(Records with modeling code)
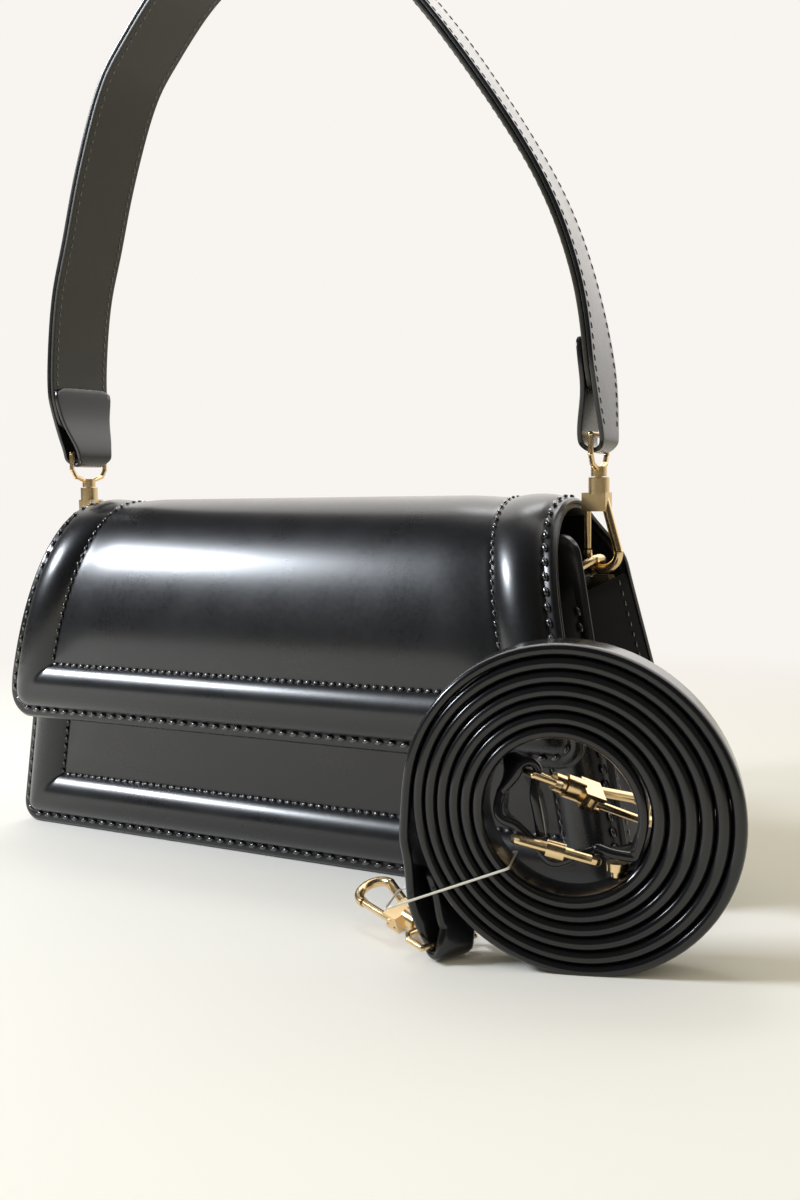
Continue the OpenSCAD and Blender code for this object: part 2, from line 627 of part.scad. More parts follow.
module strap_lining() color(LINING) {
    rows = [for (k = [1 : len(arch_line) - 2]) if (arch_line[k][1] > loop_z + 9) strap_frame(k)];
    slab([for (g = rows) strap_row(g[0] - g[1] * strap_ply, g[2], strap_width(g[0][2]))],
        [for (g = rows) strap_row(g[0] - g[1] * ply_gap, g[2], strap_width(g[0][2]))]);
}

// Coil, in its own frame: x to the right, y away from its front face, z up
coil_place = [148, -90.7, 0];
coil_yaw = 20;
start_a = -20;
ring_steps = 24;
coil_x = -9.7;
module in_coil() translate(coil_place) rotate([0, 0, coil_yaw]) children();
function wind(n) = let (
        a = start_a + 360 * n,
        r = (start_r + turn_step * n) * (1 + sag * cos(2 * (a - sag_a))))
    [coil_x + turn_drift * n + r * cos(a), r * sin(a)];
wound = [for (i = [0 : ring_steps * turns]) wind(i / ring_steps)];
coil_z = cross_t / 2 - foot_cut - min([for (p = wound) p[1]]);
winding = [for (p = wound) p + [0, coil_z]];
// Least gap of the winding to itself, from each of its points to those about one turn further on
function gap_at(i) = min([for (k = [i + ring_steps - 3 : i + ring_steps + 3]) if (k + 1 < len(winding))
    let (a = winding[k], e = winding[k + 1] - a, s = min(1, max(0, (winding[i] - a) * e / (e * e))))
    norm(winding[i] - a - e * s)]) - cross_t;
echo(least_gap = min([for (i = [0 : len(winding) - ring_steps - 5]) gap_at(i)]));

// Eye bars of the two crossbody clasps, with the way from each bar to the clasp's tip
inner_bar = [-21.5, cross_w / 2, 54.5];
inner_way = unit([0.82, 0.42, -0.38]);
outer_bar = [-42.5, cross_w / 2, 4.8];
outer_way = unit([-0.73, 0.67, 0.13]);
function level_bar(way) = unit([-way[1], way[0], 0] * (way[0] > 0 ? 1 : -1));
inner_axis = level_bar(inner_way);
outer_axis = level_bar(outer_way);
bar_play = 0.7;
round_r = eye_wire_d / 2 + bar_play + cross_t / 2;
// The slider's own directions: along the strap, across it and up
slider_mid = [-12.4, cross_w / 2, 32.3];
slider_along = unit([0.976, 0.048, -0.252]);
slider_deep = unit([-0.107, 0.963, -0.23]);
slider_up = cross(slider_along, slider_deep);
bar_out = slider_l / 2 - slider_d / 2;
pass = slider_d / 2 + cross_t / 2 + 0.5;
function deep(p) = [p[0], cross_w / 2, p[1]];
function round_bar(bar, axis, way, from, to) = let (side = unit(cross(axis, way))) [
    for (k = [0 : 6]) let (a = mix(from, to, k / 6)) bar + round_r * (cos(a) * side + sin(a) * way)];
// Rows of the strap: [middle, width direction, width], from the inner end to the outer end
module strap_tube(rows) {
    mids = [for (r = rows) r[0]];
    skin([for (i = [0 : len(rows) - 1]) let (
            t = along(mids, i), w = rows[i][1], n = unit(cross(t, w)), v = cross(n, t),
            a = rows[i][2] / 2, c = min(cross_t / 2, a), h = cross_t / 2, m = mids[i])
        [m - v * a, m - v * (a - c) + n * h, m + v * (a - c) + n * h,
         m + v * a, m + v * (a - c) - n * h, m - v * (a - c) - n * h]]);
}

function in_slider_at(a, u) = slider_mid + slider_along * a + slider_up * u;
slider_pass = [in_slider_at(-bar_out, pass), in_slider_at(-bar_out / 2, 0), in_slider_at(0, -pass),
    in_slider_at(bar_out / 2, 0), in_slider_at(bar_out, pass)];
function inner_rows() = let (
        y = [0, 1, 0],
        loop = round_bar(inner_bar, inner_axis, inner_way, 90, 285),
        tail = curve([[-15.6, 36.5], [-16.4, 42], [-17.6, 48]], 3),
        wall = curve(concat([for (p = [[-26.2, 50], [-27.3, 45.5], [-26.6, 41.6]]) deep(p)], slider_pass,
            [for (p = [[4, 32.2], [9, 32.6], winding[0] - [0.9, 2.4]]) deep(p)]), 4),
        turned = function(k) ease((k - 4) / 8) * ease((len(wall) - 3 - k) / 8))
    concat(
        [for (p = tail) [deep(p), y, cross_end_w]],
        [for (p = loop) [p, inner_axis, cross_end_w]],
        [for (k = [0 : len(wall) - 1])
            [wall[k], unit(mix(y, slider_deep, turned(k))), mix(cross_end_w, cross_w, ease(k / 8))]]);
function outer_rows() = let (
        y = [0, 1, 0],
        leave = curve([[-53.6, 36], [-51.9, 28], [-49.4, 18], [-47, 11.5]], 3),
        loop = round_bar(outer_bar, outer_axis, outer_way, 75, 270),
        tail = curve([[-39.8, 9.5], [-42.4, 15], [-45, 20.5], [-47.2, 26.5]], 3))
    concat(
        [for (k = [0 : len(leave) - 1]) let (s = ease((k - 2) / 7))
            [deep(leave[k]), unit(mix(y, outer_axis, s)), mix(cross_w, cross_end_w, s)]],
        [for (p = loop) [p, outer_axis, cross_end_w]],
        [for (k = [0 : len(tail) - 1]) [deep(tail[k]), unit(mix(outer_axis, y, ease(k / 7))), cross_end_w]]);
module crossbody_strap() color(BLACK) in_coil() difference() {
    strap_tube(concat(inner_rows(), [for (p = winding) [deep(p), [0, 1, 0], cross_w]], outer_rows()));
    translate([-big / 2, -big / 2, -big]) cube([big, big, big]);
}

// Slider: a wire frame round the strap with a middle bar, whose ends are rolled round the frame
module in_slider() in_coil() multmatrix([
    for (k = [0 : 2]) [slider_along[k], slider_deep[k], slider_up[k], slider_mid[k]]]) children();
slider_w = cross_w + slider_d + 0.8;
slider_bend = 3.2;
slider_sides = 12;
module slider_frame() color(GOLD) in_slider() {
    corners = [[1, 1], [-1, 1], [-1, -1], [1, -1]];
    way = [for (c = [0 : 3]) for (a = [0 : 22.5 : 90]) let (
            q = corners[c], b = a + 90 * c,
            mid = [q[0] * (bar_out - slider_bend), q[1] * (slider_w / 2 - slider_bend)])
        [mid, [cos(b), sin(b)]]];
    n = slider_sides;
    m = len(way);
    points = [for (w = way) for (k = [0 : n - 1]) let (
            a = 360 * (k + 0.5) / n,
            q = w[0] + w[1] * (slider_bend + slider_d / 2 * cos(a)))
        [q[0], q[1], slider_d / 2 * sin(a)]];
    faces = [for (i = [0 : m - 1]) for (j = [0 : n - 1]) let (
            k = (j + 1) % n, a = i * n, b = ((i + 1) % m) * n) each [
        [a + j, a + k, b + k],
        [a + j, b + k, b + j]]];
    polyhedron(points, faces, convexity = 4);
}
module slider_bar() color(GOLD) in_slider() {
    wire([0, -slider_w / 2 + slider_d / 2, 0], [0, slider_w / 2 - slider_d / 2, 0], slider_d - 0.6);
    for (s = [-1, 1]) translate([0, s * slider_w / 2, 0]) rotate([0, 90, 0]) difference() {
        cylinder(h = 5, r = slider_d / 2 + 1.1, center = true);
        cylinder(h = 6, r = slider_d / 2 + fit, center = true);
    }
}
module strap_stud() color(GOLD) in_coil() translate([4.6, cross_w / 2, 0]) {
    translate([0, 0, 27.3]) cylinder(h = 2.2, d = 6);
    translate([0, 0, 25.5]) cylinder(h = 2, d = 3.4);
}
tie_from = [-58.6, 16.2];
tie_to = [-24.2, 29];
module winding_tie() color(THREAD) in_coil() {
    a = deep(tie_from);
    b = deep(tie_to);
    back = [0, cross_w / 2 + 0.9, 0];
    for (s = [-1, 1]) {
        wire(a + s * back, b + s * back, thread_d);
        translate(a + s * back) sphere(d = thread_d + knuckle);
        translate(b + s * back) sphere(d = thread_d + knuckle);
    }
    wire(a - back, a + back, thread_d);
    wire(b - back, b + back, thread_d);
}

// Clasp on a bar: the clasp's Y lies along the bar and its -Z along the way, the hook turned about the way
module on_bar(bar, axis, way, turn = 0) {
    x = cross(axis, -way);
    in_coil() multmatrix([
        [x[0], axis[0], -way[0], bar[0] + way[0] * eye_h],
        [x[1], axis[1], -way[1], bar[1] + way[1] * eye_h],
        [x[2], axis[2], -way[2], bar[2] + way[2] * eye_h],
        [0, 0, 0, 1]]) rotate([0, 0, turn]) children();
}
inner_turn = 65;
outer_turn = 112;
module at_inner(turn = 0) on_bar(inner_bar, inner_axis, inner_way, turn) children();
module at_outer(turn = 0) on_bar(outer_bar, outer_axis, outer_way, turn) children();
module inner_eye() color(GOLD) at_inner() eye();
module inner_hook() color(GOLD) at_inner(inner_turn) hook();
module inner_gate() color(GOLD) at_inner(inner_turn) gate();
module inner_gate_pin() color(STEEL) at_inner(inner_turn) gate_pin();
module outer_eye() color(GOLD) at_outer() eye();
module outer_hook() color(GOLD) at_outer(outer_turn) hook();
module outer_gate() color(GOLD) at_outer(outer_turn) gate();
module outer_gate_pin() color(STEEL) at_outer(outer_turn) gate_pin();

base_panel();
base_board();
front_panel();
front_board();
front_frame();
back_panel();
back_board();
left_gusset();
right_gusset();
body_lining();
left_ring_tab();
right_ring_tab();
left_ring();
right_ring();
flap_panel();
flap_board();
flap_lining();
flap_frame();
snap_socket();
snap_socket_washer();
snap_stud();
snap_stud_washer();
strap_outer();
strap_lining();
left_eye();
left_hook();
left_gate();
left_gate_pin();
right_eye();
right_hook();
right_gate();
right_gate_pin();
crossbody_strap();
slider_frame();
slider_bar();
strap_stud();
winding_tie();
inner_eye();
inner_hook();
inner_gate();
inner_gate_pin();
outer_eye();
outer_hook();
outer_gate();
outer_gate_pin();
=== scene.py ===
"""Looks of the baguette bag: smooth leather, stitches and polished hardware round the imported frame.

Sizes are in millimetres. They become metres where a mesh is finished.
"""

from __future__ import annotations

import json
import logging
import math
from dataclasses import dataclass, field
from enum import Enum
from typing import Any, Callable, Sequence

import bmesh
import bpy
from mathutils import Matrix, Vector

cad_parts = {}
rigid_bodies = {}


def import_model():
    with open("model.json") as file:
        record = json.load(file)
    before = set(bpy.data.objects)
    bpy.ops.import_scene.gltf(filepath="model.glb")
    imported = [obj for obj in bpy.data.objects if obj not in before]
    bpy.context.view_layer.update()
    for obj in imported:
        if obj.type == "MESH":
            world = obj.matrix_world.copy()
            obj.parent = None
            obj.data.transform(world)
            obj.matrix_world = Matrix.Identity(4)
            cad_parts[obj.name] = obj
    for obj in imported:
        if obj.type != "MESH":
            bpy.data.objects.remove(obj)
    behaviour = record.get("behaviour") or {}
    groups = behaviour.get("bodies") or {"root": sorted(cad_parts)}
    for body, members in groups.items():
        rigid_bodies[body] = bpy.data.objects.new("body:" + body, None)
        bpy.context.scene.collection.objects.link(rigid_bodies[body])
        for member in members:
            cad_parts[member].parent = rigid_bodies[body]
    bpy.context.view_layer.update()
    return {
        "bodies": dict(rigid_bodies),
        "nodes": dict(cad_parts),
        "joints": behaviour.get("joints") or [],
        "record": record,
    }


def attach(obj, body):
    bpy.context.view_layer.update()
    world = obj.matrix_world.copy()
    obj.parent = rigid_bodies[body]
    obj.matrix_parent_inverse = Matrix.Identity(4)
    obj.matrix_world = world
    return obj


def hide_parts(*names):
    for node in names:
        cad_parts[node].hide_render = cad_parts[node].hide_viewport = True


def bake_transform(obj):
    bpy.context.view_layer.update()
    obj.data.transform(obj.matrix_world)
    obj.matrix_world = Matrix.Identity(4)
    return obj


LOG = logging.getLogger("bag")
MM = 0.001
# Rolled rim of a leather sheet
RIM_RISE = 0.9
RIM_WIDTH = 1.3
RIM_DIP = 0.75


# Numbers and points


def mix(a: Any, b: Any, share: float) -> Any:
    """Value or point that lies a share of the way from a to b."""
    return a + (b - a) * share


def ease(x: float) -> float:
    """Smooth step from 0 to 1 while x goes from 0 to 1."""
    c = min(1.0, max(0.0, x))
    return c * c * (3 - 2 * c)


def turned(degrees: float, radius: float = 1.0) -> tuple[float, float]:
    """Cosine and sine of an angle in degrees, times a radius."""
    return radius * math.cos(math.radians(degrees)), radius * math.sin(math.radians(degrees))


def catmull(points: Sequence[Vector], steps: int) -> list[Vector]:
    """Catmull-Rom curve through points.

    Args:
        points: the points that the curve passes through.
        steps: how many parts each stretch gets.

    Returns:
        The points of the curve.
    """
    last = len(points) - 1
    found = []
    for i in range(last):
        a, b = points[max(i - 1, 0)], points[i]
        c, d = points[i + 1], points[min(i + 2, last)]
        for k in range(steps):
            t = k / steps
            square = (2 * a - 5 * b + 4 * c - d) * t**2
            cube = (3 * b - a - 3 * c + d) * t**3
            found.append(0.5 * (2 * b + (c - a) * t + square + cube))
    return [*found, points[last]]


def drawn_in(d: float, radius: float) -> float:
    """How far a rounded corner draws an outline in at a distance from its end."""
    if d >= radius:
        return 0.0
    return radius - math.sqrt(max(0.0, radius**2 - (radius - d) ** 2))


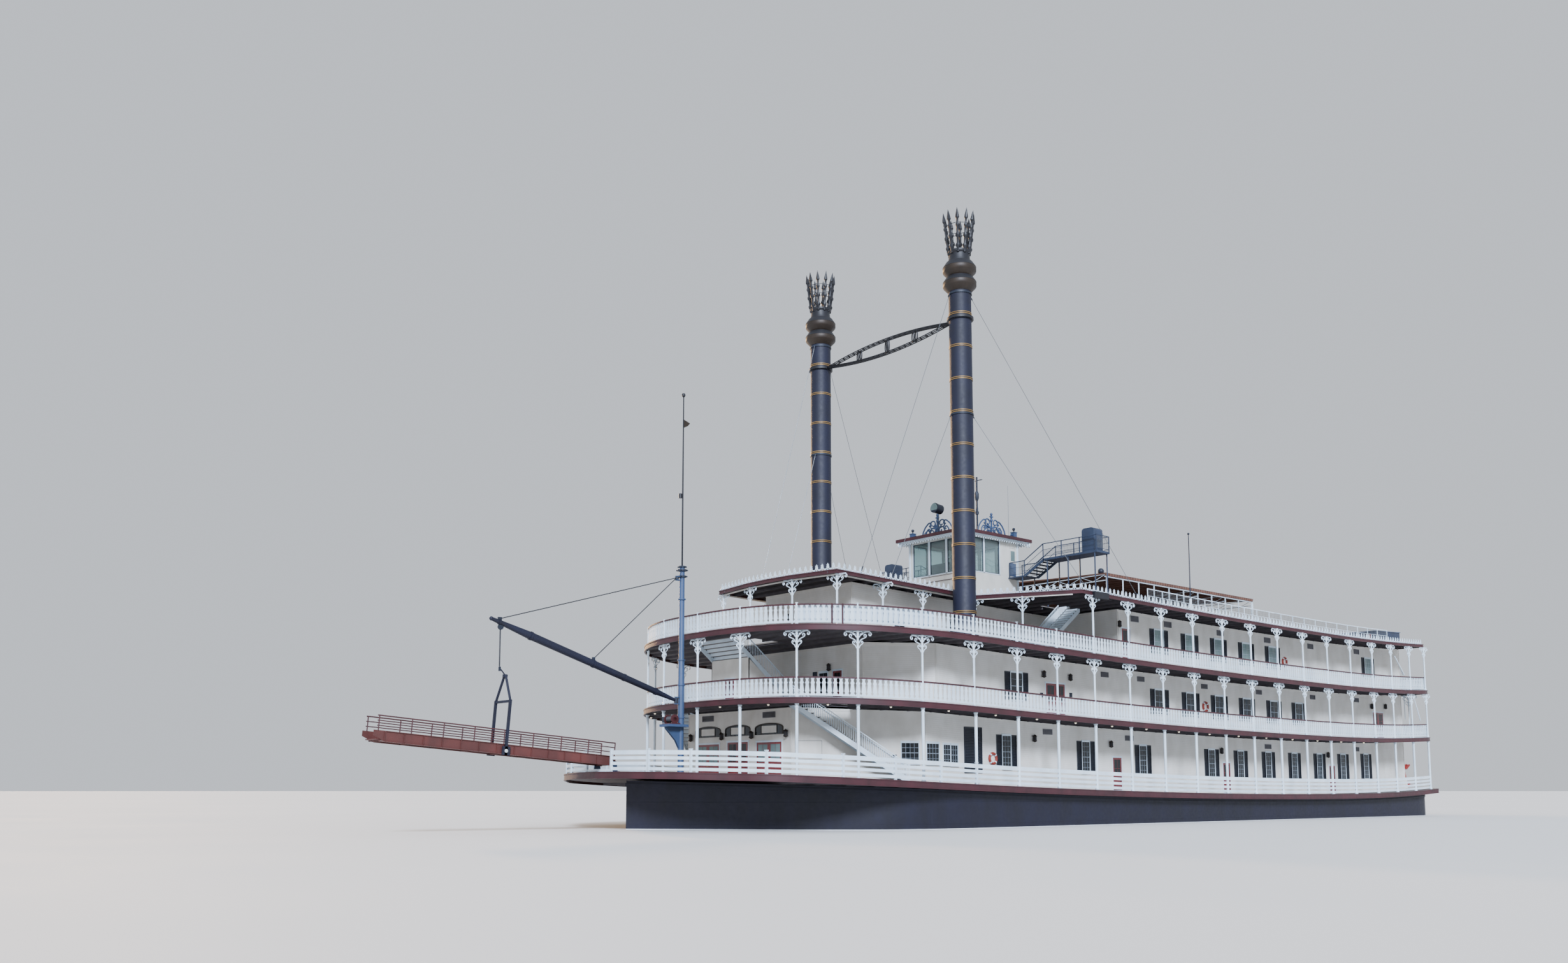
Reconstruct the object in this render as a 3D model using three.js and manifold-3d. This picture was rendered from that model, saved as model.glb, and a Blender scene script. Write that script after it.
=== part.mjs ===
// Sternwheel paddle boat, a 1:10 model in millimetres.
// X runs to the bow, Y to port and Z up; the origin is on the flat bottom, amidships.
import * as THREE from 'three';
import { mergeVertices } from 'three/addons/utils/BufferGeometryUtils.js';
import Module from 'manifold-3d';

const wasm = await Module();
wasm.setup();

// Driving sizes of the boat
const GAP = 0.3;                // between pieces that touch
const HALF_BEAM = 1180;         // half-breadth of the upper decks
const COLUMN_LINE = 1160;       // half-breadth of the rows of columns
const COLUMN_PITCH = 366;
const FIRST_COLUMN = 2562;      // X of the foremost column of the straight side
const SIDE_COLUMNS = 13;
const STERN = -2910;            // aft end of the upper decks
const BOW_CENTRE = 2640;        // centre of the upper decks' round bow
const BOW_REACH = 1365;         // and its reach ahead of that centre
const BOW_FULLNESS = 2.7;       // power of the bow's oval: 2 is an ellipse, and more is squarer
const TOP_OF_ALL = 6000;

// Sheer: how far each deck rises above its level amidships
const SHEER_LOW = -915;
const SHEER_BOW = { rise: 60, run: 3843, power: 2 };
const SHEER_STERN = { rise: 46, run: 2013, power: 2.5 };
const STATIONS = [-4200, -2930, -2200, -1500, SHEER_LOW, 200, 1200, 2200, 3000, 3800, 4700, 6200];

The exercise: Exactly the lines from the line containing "base_panel();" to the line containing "for body, members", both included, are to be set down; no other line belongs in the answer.

Written answer:
base_panel();
base_board();
front_panel();
front_board();
front_frame();
back_panel();
back_board();
left_gusset();
right_gusset();
body_lining();
left_ring_tab();
right_ring_tab();
left_ring();
right_ring();
flap_panel();
flap_board();
flap_lining();
flap_frame();
snap_socket();
snap_socket_washer();
snap_stud();
snap_stud_washer();
strap_outer();
strap_lining();
left_eye();
left_hook();
left_gate();
left_gate_pin();
right_eye();
right_hook();
right_gate();
right_gate_pin();
crossbody_strap();
slider_frame();
slider_bar();
strap_stud();
winding_tie();
inner_eye();
inner_hook();
inner_gate();
inner_gate_pin();
outer_eye();
outer_hook();
outer_gate();
outer_gate_pin();
=== scene.py ===
"""Looks of the baguette bag: smooth leather, stitches and polished hardware round the imported frame.

Sizes are in millimetres. They become metres where a mesh is finished.
"""

from __future__ import annotations

import json
import logging
import math
from dataclasses import dataclass, field
from enum import Enum
from typing import Any, Callable, Sequence

import bmesh
import bpy
from mathutils import Matrix, Vector

cad_parts = {}
rigid_bodies = {}


def import_model():
    with open("model.json") as file:
        record = json.load(file)
    before = set(bpy.data.objects)
    bpy.ops.import_scene.gltf(filepath="model.glb")
    imported = [obj for obj in bpy.data.objects if obj not in before]
    bpy.context.view_layer.update()
    for obj in imported:
        if obj.type == "MESH":
            world = obj.matrix_world.copy()
            obj.parent = None
            obj.data.transform(world)
            obj.matrix_world = Matrix.Identity(4)
            cad_parts[obj.name] = obj
    for obj in imported:
        if obj.type != "MESH":
            bpy.data.objects.remove(obj)
    behaviour = record.get("behaviour") or {}
    groups = behaviour.get("bodies") or {"root": sorted(cad_parts)}
    for body, members in groups.items():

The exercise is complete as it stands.